Es klingt ein bisschen wie die Geschichten der Großeltern, inzwischen Urgroßeltern, damals nach dem Krieg, als die Leute ihr Tafelsilber oder die Pelzmütze gegen ein Pfund Butter eingetauscht haben. Aber die Geschichte ganz aktuell: In Norwegen ist die Butter derzeit knapp. Es werden Preise von mehreren Tausend Kronen pro Pfund Butter verlangt (das heißt aber nicht, dass sie bezahlt werden), das ist selbst für die wohlhabenden Norweger, die an ein entsprechendes Preisniveau gewöhnt sind, ziemlich viel. Und das, wo der Trend zu mehr Fett im Essen geht, denn derzeit werden die Kohlehydrate beschuldigt, die eigentlichen Dickmacher zu sein. Dagegen stehen Sahne, Butter, und alles, was daraus gemacht wird, gerade hoch im Kurs. Deshalb verbrauchen die Norweger in diesem Jahr 30 Prozent mehr Butter und gleichzeitig gaben die durch den verregneten Sommer deprimierten nordischen Kühe weniger Milch.

Butterkrise: Die Norweger kriegen ihr Fett weg

Norwegische Familie - Skulptur im Vigeland Park, Oslo

Das haben sie nun davon, die Norweger, die mit ihren strengen Milchquoten und hohen Einfuhrzöllen ihre Landwirtschaft regulieren! Mal eben flexibel auf veränderte Konsumgewohnheiten reagieren ist da nicht drin. Zwar wurde der Butterzoll kurzfristig gesenkt, aber nur bis Ende des Jahres. Dafür leitet wohl kaum ein ausländischer Produzent seine Waren um, die er in diesem Jahr auch wo anders los wird. Das ruft Schmuggler auf den Plan, an der norwegischen Grenze wurden schon Autos voller Butterpäckchen gestoppt. Natürlich beschlagnahmten die Zöllner das Schmuggelgut.
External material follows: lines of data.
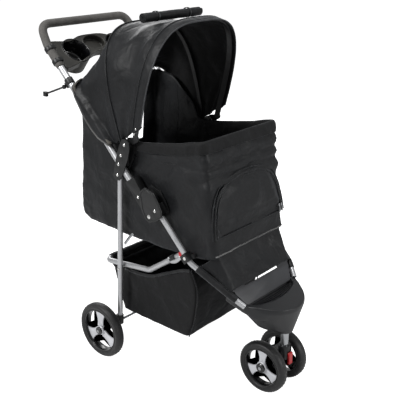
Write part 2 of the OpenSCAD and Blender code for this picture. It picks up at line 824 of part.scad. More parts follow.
module nose_tray() {
    y0 = front_axle_y;
    color([0.2, 0.2, 0.21]) difference() {
        union() {
            hull() {
                nose_slice(304, flange_half + 10, y0 + 58, y0 - 4);
                nose_slice(262, flange_half - 22, y0 + 44, y0 - 77);
                nose_slice(228, flange_half - 46, y0 + 20, y0 - 68);
            }
            hull() {
                nose_slice(228, flange_half - 46, y0 + 20, y0 - 68);
                nose_slice(nose_bottom, 26, y0 - 4, y0 - 60);
            }
        }
        translate([0, y0 + 70, 352]) rotate([-50, 0, 0]) cube([400, 60, 90], center = true);
        translate([0, y0 - 22, 292]) rotate([8, 0, 0]) cylinder(r = 62, h = 60, $fn = 72);
        translate([0, stem_y, nose_bottom - 10]) cylinder(d = stem_d + 0.1, h = 42, $fn = 48);
        for (side = [0, 1]) mirror([side, 0, 0]) {
            bent_bar([strut_path[1], strut_path[2], strut_path[3]], [0, 60, 0], leg_d + 0.2);
        }
    }
}

module foot_panel() {
    t = 3;
    top = [cabin_front - 4, floor_h - 8];
    low = [flange_at[0] + 2, flange_at[1] + leg_r + 2];
    half_top = cabin_half - 2;
    half_low = flange_half - 2;
    color([0.15, 0.15, 0.16]) hull() {
        cross_bar(top, -half_top, half_top, t);
        cross_bar(low, -half_low, half_low, t);
    }
}

// ---------------------------------------------------------------- caster
module fork_stem() {
    color("silver") translate([0, stem_y, stem_bottom]) cylinder(d = stem_d, h = nose_bottom + 30 - stem_bottom, $fn = 48);
}

module caster_housing() {
    arm_half = front_track / 2 - tyre_w / 2 - 2;
    color([0.1, 0.1, 0.1]) difference() {
        union() {
            translate([0, stem_y, stem_bottom - 22]) cylinder(d = stem_d + 12, h = 40, $fn = 48);
            hull() {
                translate([-arm_half + 8, stem_y + 6, stem_bottom - 22]) cube([2 * (arm_half - 8), 24, 26]);
                cross_bar([front_axle_y, front_r], -arm_half + 2, arm_half - 2, front_axle_d + 14);
            }
        }
        translate([0, stem_y, stem_bottom - 1]) cylinder(d = stem_d + 2 * run_gap, h = 60, $fn = 48);
        cross_bar([front_axle_y, front_r], -60, 60, front_axle_d + 0.1);
    }
}

module front_axle() {
    reach = front_track / 2 + tyre_w / 2 + 3;
    color("silver") cross_bar([front_axle_y, front_r], -reach, reach, front_axle_d);
}

module swivel_lock() {
    p = [stem_y - stem_d / 2 - 6 - side_gap, stem_bottom - 2];
    color("red") translate([-8, p[0] - 6, p[1] - 34]) cube([16, 6, 36]);
}

// ---------------------------------------------------------------- hook on the right arm
hook_s = 452;
hook_l = 88;

module hook_clip() {
    color([0.08, 0.08, 0.08]) translate(at_x(half_w, on_arm(hook_s))) rotate([arm_slope - 90, 0, 0]) difference() {
        union() {
            cylinder(d = arm_d + 6, h = 18, center = true);
            translate([-4, 6, -9]) cube([8, 14, 18]);
        }
        cylinder(d = arm_d + 0.1, h = 20, center = true);
    }
}

module hook_arm() {
    start = on_arm(hook_s, -arm_r - 14);
    end = start + hook_l * [cos(-20), sin(-20)];
    color([0.08, 0.08, 0.08]) {
        cross_bar(start, half_w + 4 + side_gap, half_w + 10, 12);
        bar(at_x(half_w + 7, start), at_x(half_w + 7, end), 5.6);
        translate([half_w + 3, end[0] - 2, end[1] - 9]) cube([8, 14, 14]);
    }
}

in_frame() handle_tube();
in_frame() foam_grip();
in_frame() parent_tray();
both_sides() tray_clamps();
on_side(LEFT) side_bracket();  // side_bracket_left
on_side(RIGHT) side_bracket();  // side_bracket_right
both_sides() bracket_rivets();
on_side(LEFT) upper_lock();  // upper_lock_left
on_side(RIGHT) upper_lock();  // upper_lock_right
on_side(RIGHT) hook_clip();
on_side(LEFT) front_strut();  // front_strut_left
on_side(RIGHT) front_strut();  // front_strut_right
on_side(LEFT) lower_lock();  // lower_lock_left
on_side(RIGHT) lower_lock();  // lower_lock_right
both_sides() lock_rivets();
both_sides() strut_blocks();
both_sides() strut_caps();
in_frame() floor_frame();
in_frame() floor_cushion();
in_frame() cabin_body();
in_frame() nose_tray();
in_frame() foot_panel();
in_frame() fork_stem();
on_side(LEFT) lock_latch();  // lock_latch_left
on_side(RIGHT) lock_latch();  // lock_latch_right
in_frame() front_door();
in_frame() door_zip_pulls();
in_frame() front_bow();
in_frame() mid_bow();
in_frame() hood_fabric();
in_frame() rolled_flap();
on_side(LEFT) rear_leg();  // rear_leg_left
on_side(RIGHT) rear_leg();  // rear_leg_right
both_sides() axle_mounts();
in_frame() rear_axle();
both_sides() leg_pins();
on_side(LEFT) brake_pedal();  // brake_pedal_left
on_side(RIGHT) brake_pedal();  // brake_pedal_right
on_side(LEFT) rear_hub() tyre(rear_r, tyre_w);  // rear_tyre_left
on_side(LEFT) rear_hub() rim(rear_r, tyre_w, rear_axle_d);  // rear_rim_left
on_side(LEFT) rear_hub() cover(rear_r, tyre_w, rear_axle_d);  // rear_cover_left
on_side(RIGHT) rear_hub() tyre(rear_r, tyre_w);  // rear_tyre_right
on_side(RIGHT) rear_hub() rim(rear_r, tyre_w, rear_axle_d);  // rear_rim_right
on_side(RIGHT) rear_hub() cover(rear_r, tyre_w, rear_axle_d);  // rear_cover_right
in_frame() basket_tube();
both_sides() basket_clips();
in_frame() basket_body();
in_frame() basket_sleeve();
both_sides() link_caps();
in_frame() caster_housing();
in_frame() front_axle();
in_frame() swivel_lock();
on_side(LEFT) front_hub() tyre(front_r, tyre_w);  // front_tyre_left
on_side(LEFT) front_hub() rim(front_r, tyre_w, front_axle_d);  // front_rim_left
on_side(LEFT) front_hub() cover(front_r, tyre_w, front_axle_d);  // front_cover_left
on_side(RIGHT) front_hub() tyre(front_r, tyre_w);  // front_tyre_right
on_side(RIGHT) front_hub() rim(front_r, tyre_w, front_axle_d);  // front_rim_right
on_side(RIGHT) front_hub() cover(front_r, tyre_w, front_axle_d);  // front_cover_right
on_side(RIGHT) hook_arm();
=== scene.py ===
"""Looks of a folding three-wheel pet stroller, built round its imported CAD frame."""

import json
import logging
from collections.abc import Callable, Iterable, Sequence
from dataclasses import dataclass, field
from enum import Enum
from math import atan2, copysign, cos, exp, hypot, pi, radians, sin, sqrt, tan

import bmesh
import bpy
from mathutils import Matrix, Vector, noise

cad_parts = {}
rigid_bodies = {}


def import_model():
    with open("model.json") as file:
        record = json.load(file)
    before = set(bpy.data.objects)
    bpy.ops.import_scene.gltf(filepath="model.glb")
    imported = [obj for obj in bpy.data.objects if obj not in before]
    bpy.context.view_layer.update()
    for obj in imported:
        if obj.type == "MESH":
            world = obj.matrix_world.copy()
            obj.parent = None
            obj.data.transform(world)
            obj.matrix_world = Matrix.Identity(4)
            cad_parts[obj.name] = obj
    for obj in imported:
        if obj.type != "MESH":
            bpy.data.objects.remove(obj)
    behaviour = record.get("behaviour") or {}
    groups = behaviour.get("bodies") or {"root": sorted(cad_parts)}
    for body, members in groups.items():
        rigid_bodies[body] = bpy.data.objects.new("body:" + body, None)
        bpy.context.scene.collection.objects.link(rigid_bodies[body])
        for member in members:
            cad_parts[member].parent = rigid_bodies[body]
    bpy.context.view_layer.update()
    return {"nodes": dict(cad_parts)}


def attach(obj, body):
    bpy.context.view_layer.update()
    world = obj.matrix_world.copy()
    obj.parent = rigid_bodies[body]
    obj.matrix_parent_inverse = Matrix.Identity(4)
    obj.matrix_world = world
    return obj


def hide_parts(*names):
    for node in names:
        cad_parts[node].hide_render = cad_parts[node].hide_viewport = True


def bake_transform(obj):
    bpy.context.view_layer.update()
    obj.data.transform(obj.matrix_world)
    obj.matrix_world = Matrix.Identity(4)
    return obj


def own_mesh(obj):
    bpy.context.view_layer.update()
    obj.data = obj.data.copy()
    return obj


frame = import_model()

LOG = logging.getLogger("stroller")
MM = 0.001
# The frame's origin lies this far ahead of the rear axle, in millimetres.
AXLE_SHIFT = 148.875
LEFT, RIGHT = 1.0, -1.0
# Bands in a metre that the wave texture draws at a scale of 1.
WAVE_BANDS = 3.183
Point3 = tuple[float, float, float]
Line = Sequence[tuple[float, float]]
UP = Vector((0, 0, 1))
Piece, Tree, Node, Socket = bpy.types.Object, bpy.types.NodeTree, bpy.types.Node, bpy.types.NodeSocket


# --------------------------------------------------------------------------- places and colours


def at(x: float, y: float, z: float) -> Vector:
    """A place in the row frame, in metres, from millimetres measured from the rear axle."""
    return Vector((x, y + AXLE_SHIFT, z)) * MM


def linear(colour: str) -> tuple[float, float, float, float]:
    """Turns an sRGB hex colour such as "#1c1d1e" into linear RGBA."""
    parts = [int(colour[i : i + 2], 16) / 255 for i in (1, 3, 5)]
    red, green, blue = (c / 12.92 if c <= 0.04045 else ((c + 0.055) / 1.055) ** 2.4 for c in parts)
    return red, green, blue, 1.0


def mix(a: float, b: float, share: float) -> float:
    """The number that lies the given share of the way from a to b."""
    return a + (b - a) * share


def smooth(value: float, low: float, high: float) -> float:
    """0 below low, 1 above high and a smooth step between."""
    share = min(max((value - low) / (high - low), 0.0), 1.0)
    return share * share * (3 - 2 * share)


def along(points: Line, x: float) -> float:
    """Reads y at x from a list of (x, y) places, straight between them.

    Args:
        points: Places in rising order of x.
        x: Where to read.

    Returns:
        The value, held level past both ends.
    """
    if x <= points[0][0]:
        return points[0][1]
    for (x0, y0), (x1, y1) in zip(points, points[1:]):
        if x <= x1:
            return mix(y0, y1, (x - x0) / (x1 - x0))
    return points[-1][1]


# --------------------------------------------------------------------------- materials


def feed(tree: Tree, node: Node, sockets: dict) -> None:
    """Fills a node's inputs, by name or index: a value is set, and a socket or a node's first output is linked."""
    for name, value in sockets.items():
        if isinstance(value, (Node, Socket)):
            tree.links.new(value.outputs[0] if isinstance(value, Node) else value, node.inputs[name])
        else:
            node.inputs[name].default_value = value


def put(tree: Tree, kind: str, sockets: dict | None = None, **settings: object) -> Node:
    """Adds one node, sets its properties and fills or links its inputs.

    Args:
        tree: The node tree.
        kind: The node's type name, where a shader node's goes without its first word.
        sockets: Inputs by name or index, as feed takes them.
        settings: Properties of the node, by name.

    Returns:
        The new node.
    """
    plain = kind.startswith(("Geometry", "Function", "NodeGroup"))
    node = tree.nodes.new(kind if plain else f"ShaderNode{kind}")
    for name, value in settings.items():
        setattr(node, name, value)
    feed(tree, node, sockets or {})
    return node


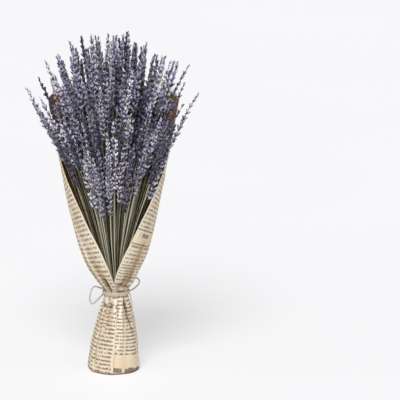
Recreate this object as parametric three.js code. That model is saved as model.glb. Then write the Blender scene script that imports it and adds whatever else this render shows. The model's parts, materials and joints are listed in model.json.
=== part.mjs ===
// A bunch of dried lavender, wrapped in one sheet of newsprint and tied with
// jute twine. It stands on its cut stem ends and on the hem of the paper.
//
// Millimetres, +Z up. The origin is on the surface the bunch stands on, under
// the middle of the bunch. The opening of the paper faces -Y.

import * as THREE from 'three';

// ---- the whole bunch -------------------------------------------------------

const BUNCH_HEIGHT = 430; // tip of the tallest sprig
const TIE_HEIGHT = 100; // middle of the twine winding
const FAN_RADIUS = 107; // how far the outer stems would spread at FAN_HEIGHT
const FAN_HEIGHT = 345;
const FAN_DEPTH_SHARE = 0.8; // the fan is a little flatter front to back
const GAP = 0.3; // clearance between neighbouring pieces

// ---- twine -----------------------------------------------------------------

const TWINE_DIAMETER = 1.8;
const TWINE_TURNS = 3;
const KNOT_SIZE = [9, 6, 7.2]; // along X, Y and Z

// ---- paper -----------------------------------------------------------------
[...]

Originell finde ich auch eine andere Begründung der Butterkrise: In der Frankfurter Rundschau wird zu diesem Thema ein Vertreter der norwegischen Molkerei Synode Finden zitiert: „Tines Auftrag ist, den Verbrauchern Milch und Butter zu geben. Aber sie denken kommerziell“. Tine habe einen Teil der Milch abgezweigt, um Käse in die USA zu exportieren, statt die einheimischen Plätzchenbäcker zu versorgen.
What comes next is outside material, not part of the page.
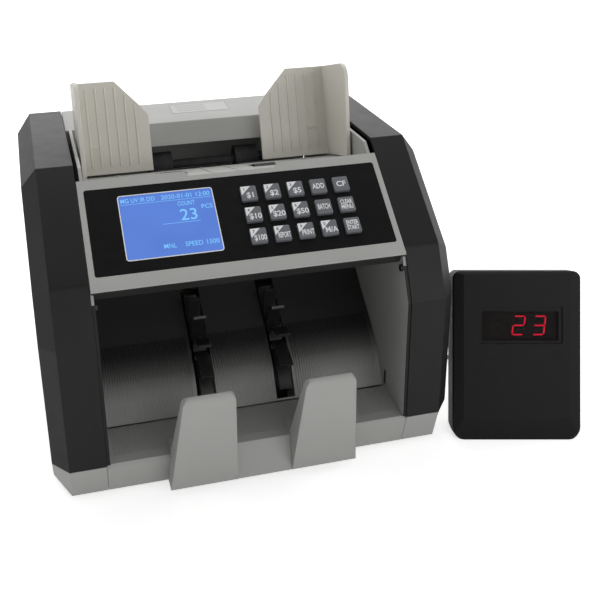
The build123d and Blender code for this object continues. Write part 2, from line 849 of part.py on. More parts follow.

Das ist interessant, denn meines Wissens handelt es sich auch beim Nicht-EU-Land Norwegen um ein marktwirtschaftlich organisiertes Land. Norwegen ist zwar eine konstitutionelle Monarchie mit König und so weiter, aber das parlamentarische Regierungssystem ist vorbildlich demokratisch, mit einem hohen Frauenanteil und allem was dazu gehört. Und soweit ich weiß, ist Norwegen zwar sozialstaatlich sehr gut ausgebaut, aber der Kapitalismus wurde dort nie abgeschafft, weder offiziell, noch inoffiziell. Warum sollten Unternehmen dort dann nicht kommerziell denken?
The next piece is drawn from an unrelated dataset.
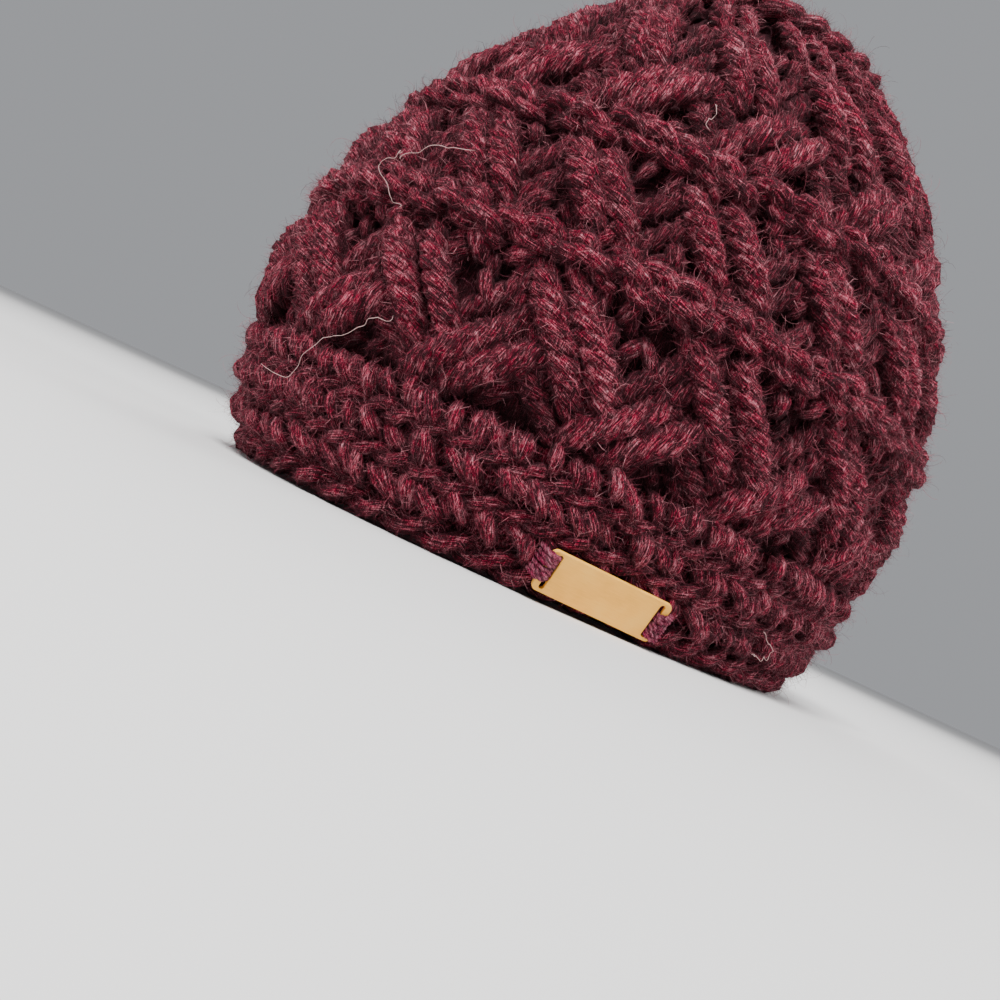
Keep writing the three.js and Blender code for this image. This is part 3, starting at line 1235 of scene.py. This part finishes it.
@dataclass
class ShortStitchBand:
    """Rows of short stitches with loop lines between them: the brim, and the edging."""

    node: str
    low: float
    high: float
    rows: tuple[ShortRow, ...]
    lines: tuple[LoopLine, ...]
    seed: int
    wall: float = 9 * MM
    leg_apart: float = 0.21

    def paths(self) -> YarnPaths:
        """Lays the loop lines and every short stitch."""
        paths = YarnPaths(self.node + "_stitches", self.seed)
        for line in self.lines:
            paths.ring(line.height, line.depth, line.rope)
        for row in self.rows:
            pitch = 360 / row.count
            for index in range(row.count):
                for leg in (-self.leg_apart, self.leg_apart):
                    middle = row.angle + (index + leg) * pitch
                    paths.oval(middle, row.low, row.high, row.lean, row.depth, row.radius)
        return paths


class Knitter:
    """Turns laid paths into dressed pieces."""

    lump: float = 1.9 * MM
    fibre_length: float = 5.5 * MM
    fibre_rise: float = 0.50

    def __init__(self, finish: WoolFinish, fibres: FibreFinish, seat: TagSeat) -> None:
        """Makes the tools that every round shares.

        Args:
            finish: The hat's yarn.
            fibres: Its loose fibres.
            seat: The tag's seat.
        """
        self.finish = finish
        self.fibres = fibres
        self.seat = seat
        self.yarn = YarnTool()
        self.shapes = FibreShapes().build()
        self.scatter = FibreTool(self.shapes)
        self.core = Core()

    def knit(self, part: CableTier | RidgeRound | ShortStitchBand, sides: int, fibres: int) -> None:
        """Makes the strands, the core and the loose fibres of one round.

        Args:
            part: The round.
            sides: Sides of a strand.
            fibres: How many loose fibres it gets.
        """
        paths = part.paths()
        pressed = part.low < self.seat.centre[2] < part.high
        if pressed:
            paths.seat = self.seat
            paths.points = [self.seat.press(*line) for line in zip(paths.points, paths.radii)]
        stitches = paths.build(self.yarn, self.finish, sides, self.lump)
        core = self.core.build(part.node + "_core", part.low, part.high, part.wall, self.finish,
                               self.seat if pressed else None)
        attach(core, "root")
        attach(stitches, "root")
        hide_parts(part.node)
        self.fuzz(stitches, fibres, part.seed)

    def put_away(self) -> None:
        """Removes the shapes that the loose fibres were picked from."""
        for shape in list(self.shapes.objects):
            discard(shape)
        bpy.data.collections.remove(self.shapes)

    def fuzz(self, piece: bpy.types.Object, fibres: int, seed: int) -> None:
        """Scatters loose fibres over a piece, none of them into the floor.

        Args:
            piece: What they grow on.
            fibres: How many there are.
            seed: The random seed.
        """
        mesh = piece.data
        mesh.calc_loop_triangles()
        weight = read(mesh.attributes["fuzz"].data, "value")
        corners = read(mesh.loop_triangles, "vertices", 3, np.int32)
        areas = read(mesh.loop_triangles, "area")
        grown = float((areas * weight[corners].mean(1)).sum())
        made = self.scatter.run(piece, piece.name.replace("_stitches", "") + "_fuzz",
                                Density=fibres / grown, Length=self.fibre_length,
                                Rise=self.fibre_rise, Seed=seed, Material=self.fibres.material)
        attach(made, "root")
        tips = read(made.data.vertices, "co", 3)
        tips[:, 2] = np.maximum(tips[:, 2], CLEARANCE / 2)
        made.data.vertices.foreach_set("co", tips.ravel())
        LOG.info("%s: %d faces, %s: %d faces", piece.name, len(mesh.polygons), made.name,
                 len(made.data.polygons))


@dataclass(frozen=True)
class TagFinish:
    """A smooth warm tan plate with faint grain along it."""

    name: str = "warm tan tag"
    shades: Shades = (
        (0.30, (0.800, 0.360, 0.045)),
        (0.55, (0.930, 0.460, 0.068)),
        (0.80, (0.960, 0.540, 0.110)),
    )
    roughness: float = 0.48
    specular: float = 0.25
    grain_stretch: tuple[float, float, float] = (0.12, 1.6, 1.0)
    grain: Pattern = Pattern(2.2, 6.0, 0.65, shade=0.45)
    clouds: Pattern = Pattern(0.12, 2.0, shade=0.6)
    bump: float = 0.25
    bump_distance: float = 0.2 * MM

    @cached_property
    def material(self) -> bpy.types.Material:
        """The material, made once."""
        material, write, surface = new_material(self.name)
        space = write.marked("plate_space", "Vector")
        stretched = write.add("ShaderNodeMapping", space, Scale=self.grain_stretch).outputs[0]
        grain = self.grain.noise(write, stretched)
        clouds = write.math("MULTIPLY", self.clouds.noise(write, space), self.clouds.shade)
        mixed = write.math("MULTIPLY_ADD", grain, self.grain.shade, clouds)
        write.fill(surface, Base_Color=write.ramp(mixed, self.shades),
                   Normal=write.bump(grain, self.bump, self.bump_distance),
                   Roughness=self.roughness, Specular_IOR_Level=self.specular)
        return material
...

Gut, ich hab mal recherchiert, die Molkerei-Genossenschaft Tine ist auf dem norwegischen Milch- und Buttermarkt quasi Monopolist, wobei Tine eine Art Regulatorenrolle auf diesem Markt spielen soll: Tine muss den Bauern ihre Milch abnehmen und im ganzen Land zu einheitlichen Preisen die Versorgung sichern. Aber hier ist wunderschön zu sehen, dass der Markt selbst dann versagen kann, wenn die Spielregeln sehr genau vorgeschrieben sind und er nicht so richtig frei ist. Die Freier-Markt-Fetischisten werden jetzt in die Hände klatschen und frohlocken – regulierte Märkte sind halt nicht flexibel. Was für die Bauern meistens gut ist, weil sie ja auf jeden Fall den festgelegten Mindestpreis bekommen, ist für die Verbraucher in diesen Fall blöd, weil sie eben nicht mehr zum mehr oder weniger günstigen Einheitspreis einkaufen können. So etwas hat man ja auch zu DDR-Zeiten immer wieder gehört – was man so zum Leben brauchte, gab es zum günstigen Einheitspreis oder halt gar nicht. Und dann musste man pfiffig sein und irgendwas „organisieren“.

Vielleicht sollten die deutschen Krabbenfischer, die gerade reihenweise pleite gehen, weil es in der Nordsee in diesem Jahr zu viele Krabben gibt – und die nimmt ihnen keine staatliche Krabbengenossenschaft zu garantieren Festpreisen ab, sondern nur die beiden marktbeherrschenden Großabnehmer Klaas Puul und Heiploeg zu Niedrigstpreisen (von denen die Verbraucher aber auch nichts merken, die Krabben bei Aldi oder Rewe kosten genauso viel wie eh und je) – puh, langer Einschub, also vielleicht sollten die Krabbenfischer einfach nach Norwegen fahren und für die darbenden Norweger Butterfahrten veranstalten.